Constance Gore-Booth is born into the Anglo-Irish aristocracy and grows up at her family’s estate, Lissadell House, in County Sligo. Constance enrolls at London’s Slade School of Art in 1893. In the late 1890s she travels to Paris, where she meets Count Casimir Dunin-Markievicz of Poland. They are married in 1900.

In 1903 the Markieviczes move to Dublin, where Constance’s interests soon turn from art to Irish politics. At age 40, in 1908, she embraces Irish nationalism, joining the revolutionary women’s group Inghinidhe na hÉireann (Daughters of Ireland) and the Sinn Féin political party. The following year she forms Na Fianna Éireann (Soldiers of Ireland), a republican organization loosely based on the Boy Scouts, in which young boys are trained to be nationalist soldiers.

In 1911 she is arrested for demonstrating against King George V’s visit to Ireland. This is just the first of several arrests and imprisonments for Markievicz, whose political activism results in jail time intermittently for the remainder of her life. In 1913–14 she provides food for workers and their families during a labour dispute in which thousands of people are locked out of their workplaces for refusing to reject union membership.

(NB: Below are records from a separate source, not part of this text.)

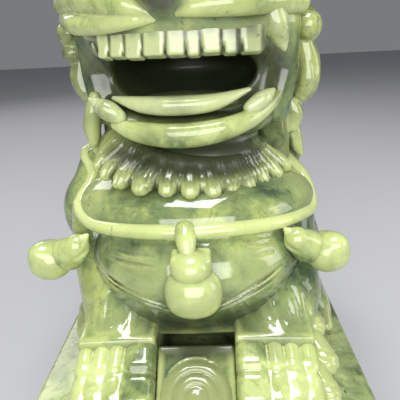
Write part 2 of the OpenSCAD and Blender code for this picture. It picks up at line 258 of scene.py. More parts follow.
def limb(a: Vec, b: Vec, ra: float, rb: float, flat: Vec = (1, 1, 1)) -> Rope:
    """A single tapering limb from a to b."""
    return Rope((a, b), (ra, rb), flat)


def curve(points: Sequence[Vec], radii: Sequence[float], steps: int = 4, flat: Vec = (1, 1, 1),
          closed: bool = False) -> Rope:
    """A rope along a smooth curve through points.

    Args:
        points: Points that the curve goes through.
        radii: The rope's radius at each point.
        steps: Pieces between one point and the next.
        flat: Squeeze along X, Y and Z.
        closed: Whether the curve comes back to its first point.

    Returns:
        The rope.
    """
    rows = np.array([(*p, r) for p, r in zip(points, radii)], float)
    count = len(rows)
    made = []
    for i in range(count if closed else count - 1):
        if closed:
            a, b, c, d = (rows[(i + k) % count] for k in (-1, 0, 1, 2))
        else:
            a, b, c, d = (rows[min(max(i + k, 0), count - 1)] for k in (-1, 0, 1, 2))
        for t in np.arange(steps) / steps:
            made.append(0.5 * (2 * b + (c - a) * t + (2 * a - 5 * b + 4 * c - d) * t ** 2
                               + (3 * b - a - 3 * c + d) * t ** 3))
    made.append(rows[0] if closed else rows[-1])
    return Rope([tuple(m[:3]) for m in made], [max(0.05, float(m[3])) for m in made], flat)


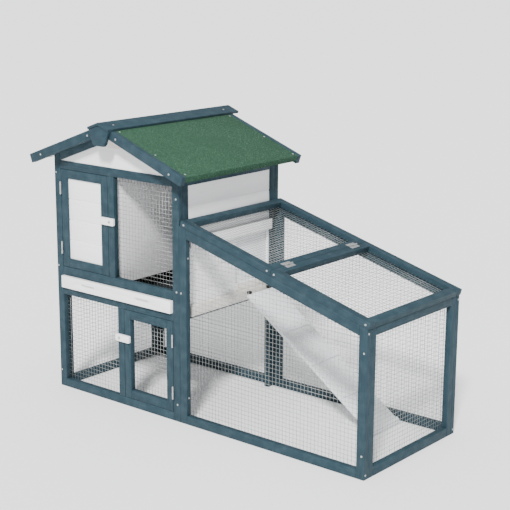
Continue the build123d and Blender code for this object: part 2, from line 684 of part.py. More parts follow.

In April 1916 Markievicz takes part in the Easter Rising, the republican insurrection in Dublin against British government in Ireland. After the general surrender, she is arrested and imprisoned. Though many women participate in the uprising, Markievicz is the only one to be court-martialed. She is sentenced to death, but the sentence is commuted to a lifetime of penal servitude on account of her gender. The following year, under a general amnesty, Markievicz is released, but soon finds herself back in jail for supposed participation in a plot against the British government. In December 1918, while still carrying out a prison sentence, Markievicz is elected to the House of Commons as the representative for Dublin’s St. Patrick’s division. Along with the other members of Sinn Féin, she refuses to swear an oath of allegiance to the king and, thus, does not take her seat. Instead, under the leadership of Éamon de Valera, the Irish republicans set up their own provisional government, Dáil Éireann.

After her release from prison, Markievicz serves in the first Dáil Éireann as the minister of labour, a post she holds from 1919 until she is defeated in the 1922 elections. That same year the Irish Free State is established, and Dáil Éireann is incorporated as the lower house of the Oireachtas (Irish parliament). Markievicz is elected to the Dáil in the 1923 general election but, along with the other members of Sinn Féin, she again refuses to swear allegiance to the king and does not take her seat. Instead, she devotes herself to charity work. Markievicz joins de Valera’s Fianna Fáil party on its founding in 1926 and is again elected to the Dáil in 1927, but dies a month later without having taken her seat.

Refused a state funeral by the Free State government, Markievicz is buried at Glasnevin Cemetery, Dublin, and de Valera gives the funeral oration.